The Emerald Pool and the Blue Lagoon are part of the Khao Phra Bang Khram Nature Reserve, and their waters come from thermal hot springs that are deep underground. As such, the whole area becomes a hotbed for backpackers and tour groups from all over south eastern Thailand, and this leads to a lot of cramped conditions, where your enjoyment of the pools will be curtailed by the sheer number of people sharing the space with you.
This nature reserve is quite a way out of Krabi Town, even if it is fairly easy to reach down Highway Number 4. I had been enjoying the atmosphere at Ao Nang Beach the previous afternoon and then proceeded to check out the Krabi Night Market before heading back to my hostel (which was also in the Ao Nang district, but not on the beach). So in the morning when the time came to get the tour bus up to the Emerald Pool, I was a little jaded from the previous night’s excursions.

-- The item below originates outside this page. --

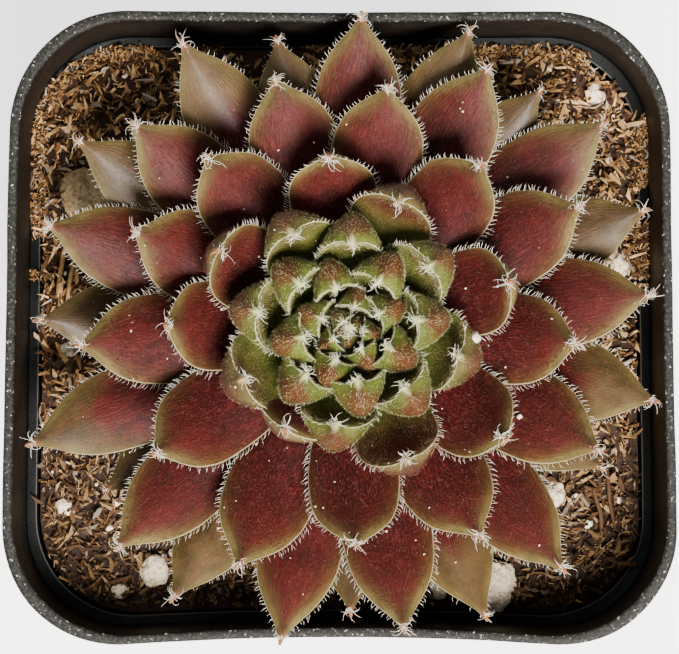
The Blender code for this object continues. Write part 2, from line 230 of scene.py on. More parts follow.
# %% [markdown]
# ## A heap of small shapes
#
# Thousands of hairs as thousands of objects would be slow, and hair systems are lost when the model is
# exported. So small shapes are heaped into one mesh. Each point also carries two painted vectors: `place`
# says where on its leaf or chip it lies, and `kind` says what sort of leaf or chip that is. A material
# reads them as attributes, so one finish can serve seventy different leaves.

# %% The heap
class Heap:
    """Points, faces and painted values of many shapes that become one piece."""

    def __init__(self):
        self.points = []
        self.faces = []
        self.place = []
        self.kind = []

    def add(self, points, faces, kind, place=None):
        start = len(self.points)
        self.points.extend(points)
        self.faces.extend([tuple(start + corner for corner in face) for face in faces])
        self.place.extend(place or [(0.0, 0.0, 0.0)] * len(points))
        self.kind.extend([kind] * len(points))

    def add_rings(self, rings, kind, place=None):
        """A closed skin over rings of points."""
        self.add([point for ring in rings for point in ring], loft(rings), kind, place)

    def piece(self, name, material, slot, replaced=(), sharp_angle=None):
        """Turn the heap into a piece that rides on the pot."""
        mesh = bpy.data.meshes.new(name)
        mesh.from_pydata(self.points, [], self.faces)
        for layer, values in (("place", self.place), ("kind", self.kind)):
            attribute = mesh.attributes.new(layer, "FLOAT_VECTOR", "POINT")
            attribute.data.foreach_set("vector", [number for value in values for number in value])
        dress(name, mesh, material, replaced, sharp_angle)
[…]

The first problem I encountered was the tour group that I was with on my way up to the nature reserve. They were noisy and raucous! Most of them were Australian, and they didn’t shut up for the entire journey! There was always something for them to giggle at (including my trilby at one point!), and even the slightly older tourists on the bus were getting a bit peeved at the whole situation. Anyway, this 1 hour long journey from Krabi Town made me somewhat crabby before we even arrived at the Khao Phra Bang Khram Nature Reserve to see the beauty of the Emerald Pool.

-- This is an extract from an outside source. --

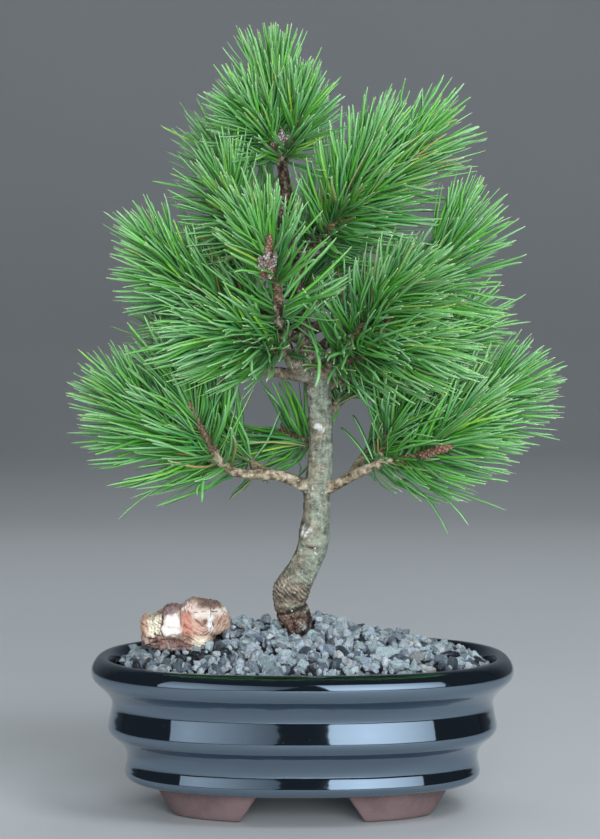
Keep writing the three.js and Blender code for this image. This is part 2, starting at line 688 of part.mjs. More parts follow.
function makeSpray(name, seed) {
  const core = shootCore(name);
  const random = seededRandom(seed);
  const parts = [solidFrom(rodGeometry(core.path, core.radius, SHOOT_SIDES, SHOOT_STEPS))];
  for (let index = 0; index < NEEDLES_PER_SHOOT; index += 1) {
    const needle = placeNeedle(name, core, index, random);
    if (!needle) continue;
    const { path } = needle;
    const shape = { pointed: true, heading: path(1).sub(path(0)).normalize() };
    parts.push(solidFrom(rodGeometry(path, needleRadius, NEEDLE_SIDES, 1, shape)));
    placedRods.push(...needle.stretches);
    placedRods.push(...needle.outer.map((stretch) => ({ ...stretch, outer: true })));
  }
  return geometryFrom(wasm.Manifold.union(parts));
}

// Assembly

const bonsai = new THREE.Group();
bonsai.position.copy(POT_PLACE);

function addPiece(name, geometry, material) {
  const piece = new THREE.Mesh(geometry, material);
  piece.name = name;
  bonsai.add(piece);
}

addPiece('pot', makePot(), BLACK_GLAZE);
addPiece('drain_screen_left', makeDrainScreen(-1), SCREEN_PLASTIC);
addPiece('drain_screen_right', makeDrainScreen(1), SCREEN_PLASTIC);
addPiece('soil', makeSoil(), DARK_SOIL);
addPiece('gravel', makeGravel(), GREY_GRAVEL);
addPiece('accent_stone', geometryFrom(solidFrom(accentStoneGeometry(0))), BANDED_STONE);
addPiece('trunk_and_branches', makeWood(), PINE_BARK);

const shootNames = Object.keys(SHOOTS);
for (const name of shootNames) {
  const core = shootCore(name);
  placedRods.push(...stretchesOf(core.path, core.radius, SHOOT_STEPS, name));
}
shootNames.forEach((name, index) => {
  addPiece(`spray_${name}`, makeSpray(name, 101 + index), PINE_NEEDLE);
});

export default bonsai;
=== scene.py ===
"""A mugo pine bonsai in an oval black glazed pot: its finished surfaces, built round the frame."""

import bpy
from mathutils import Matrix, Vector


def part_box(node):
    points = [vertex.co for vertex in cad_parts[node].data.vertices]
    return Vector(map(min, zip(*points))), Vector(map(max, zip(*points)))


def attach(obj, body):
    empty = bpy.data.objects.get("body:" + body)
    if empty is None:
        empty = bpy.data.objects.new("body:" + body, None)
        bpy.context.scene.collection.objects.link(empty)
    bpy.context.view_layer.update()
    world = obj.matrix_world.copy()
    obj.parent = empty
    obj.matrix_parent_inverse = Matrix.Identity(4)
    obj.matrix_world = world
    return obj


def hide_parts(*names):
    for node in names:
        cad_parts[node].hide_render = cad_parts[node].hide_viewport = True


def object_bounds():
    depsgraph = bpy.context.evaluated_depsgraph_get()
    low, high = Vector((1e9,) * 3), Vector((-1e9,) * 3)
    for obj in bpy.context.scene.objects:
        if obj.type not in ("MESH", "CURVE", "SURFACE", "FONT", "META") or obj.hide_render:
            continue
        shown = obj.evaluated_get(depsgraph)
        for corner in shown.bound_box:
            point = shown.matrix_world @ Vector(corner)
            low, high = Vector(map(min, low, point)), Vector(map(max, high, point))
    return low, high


bl_info = {
    "name": "Mugo Pine Bonsai",
    "version": (1, 0, 0),
    "blender": (4, 5, 0),
    "location": "3D View > Sidebar > Bonsai",
    "description": "Builds the needles, bark, gravel, stone and glazed pot of a small mugo pine",
    "category": "Object",
}

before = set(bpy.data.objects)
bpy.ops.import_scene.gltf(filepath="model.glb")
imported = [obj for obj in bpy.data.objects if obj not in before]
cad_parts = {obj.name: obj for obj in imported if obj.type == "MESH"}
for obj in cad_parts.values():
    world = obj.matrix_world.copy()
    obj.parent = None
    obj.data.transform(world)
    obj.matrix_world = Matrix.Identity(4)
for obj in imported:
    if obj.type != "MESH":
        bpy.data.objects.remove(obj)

import math

import bpy
import numpy as np
from bpy.props import FloatProperty, FloatVectorProperty, PointerProperty
from mathutils import Vector

CAD_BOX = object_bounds()
BODY = "root"
MM = 0.001
TURN = 2 * math.pi
GOLDEN_ANGLE = np.radians(137.508)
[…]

For the most part, I loved what I saw in the nature reserve. It felt like something in a theme park, where a lot of effort had been made to make you feel like you were in the Thai jungle – only this was the Thai jungle! Usually, you get a few trees, a stream, and the noise of a cacophony of crickets, and that’s your lot, but here the foliage was dense, and the tree canopy seemed to trap in the air and noise, so even the very smell of the water and the nature could not escape. I am pretty sure anyone who has visited the Emerald Pool or the Blue Lagoon around here would say the same thing. But that leads me on to the next issue I had with this nature reserve – it was just too crowded, and not a single thing was being done by the staff (or rangers, as they like to be called) to try and calm matters. For example, I saw many people littering in the jungle, and some people feeding monkeys with crisps, and this was in full view of the ticketing office! Not one of the staff members said a word!

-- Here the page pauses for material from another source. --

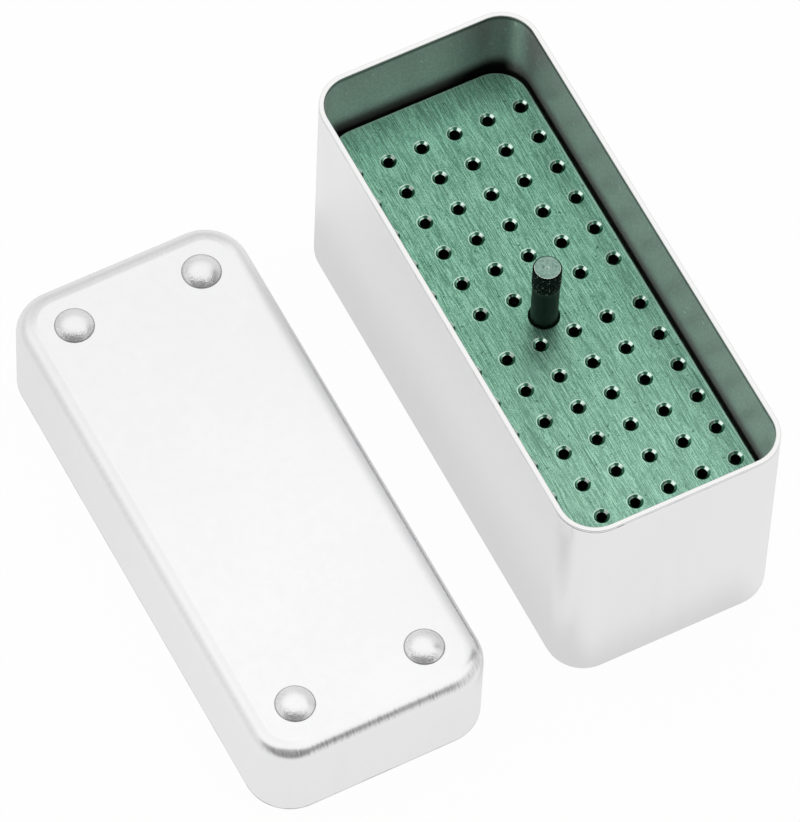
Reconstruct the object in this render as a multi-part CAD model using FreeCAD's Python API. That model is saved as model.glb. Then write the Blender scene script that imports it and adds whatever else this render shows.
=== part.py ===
import FreeCAD, Part
import math
import os

# Box for root canal files: a drawn aluminium base, a drawn slip-over lid lying beside it,
# and a drilled file plate on four legs that is lifted out by a knurled post.
# All sizes are in millimetres. The origin is the centre of the base's underside,
# +X runs along the length, +Y across the width and +Z up.

# Drawn base
base_length = 86.0
base_width = 35.6
base_height = 41.35
base_sheet = 0.8
base_corner_radius = 6.0
base_floor_radius = 2.0

# Drawn lid
lid_slip_gap = 0.15
lid_sheet = 0.8
lid_height = 16.0
lid_edge_radius = 3.0
rim_rounding = 0.2

# Pressed domes on the lid
dome_diameter = 6.0
dome_height = 1.5
dome_root_radius = 0.25
dome_inset = 8.25

# Where the lid lies beside the base
lid_gap_beside_base = 12.0
lid_shift_along = 0.35
lid_turn_degrees = 0.35

# File plate
plate_wall_gap = 0.87
plate_thickness = 3.0
plate_corner_radius = 5.2
plate_edge_chamfer = 0.2
plate_depth_below_rim = 13.5

# File holes, in two groups of rows with the post between them
hole_diameter = 1.6
hole_countersink_diameter = 2.36
hole_countersink_degrees = 110.0
hole_column_pitch = 5.5
hole_row_pitch = 5.92
hole_middle_gap = 8.46
hole_side_margin = 2.3

# Lifting post, a rod screwed through the middle of the plate
rod_diameter = 4.1
rod_depth_below_rim = 0.15
knurl_diameter = 4.36
knurl_length = 4.2
knurl_runout = 0.2
rod_end_face_diameter = 3.9
thread_diameter = 4.0
thread_gap = 0.05
thread_end_chamfer = 0.4
thread_past_nut = 0.8
post_countersink_diameter = 4.85
post_countersink_degrees = 90.0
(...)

Despite getting annoyed at some inconsiderate people, I did enjoy a quick swim in the Emerald Pool. The waters were fairly warm and fairly clean, although not as clean as I would have liked. There were lots of mosquitoes around, and this reminded me of my experience in Luang Prabang at Kuang Si Falls, which has a similar kind of vibe to this place in more ways than one. Although the Blue Lagoon cannot be entered by tourists, it is still remarkable to look at, as well as being a true photo opportunity – and judging by the crowds here, it seems half of Surat Thani province has the same opinion!
The entry price in 2016 is 200Baht per “foreigner” to enter the park, and if you travel here by moped or private car (instead of tour bus), then there is also a 20Baht parking charge. From the parking area, it is a leisurely 10 minute walk through the forest to reach the Emerald Pool.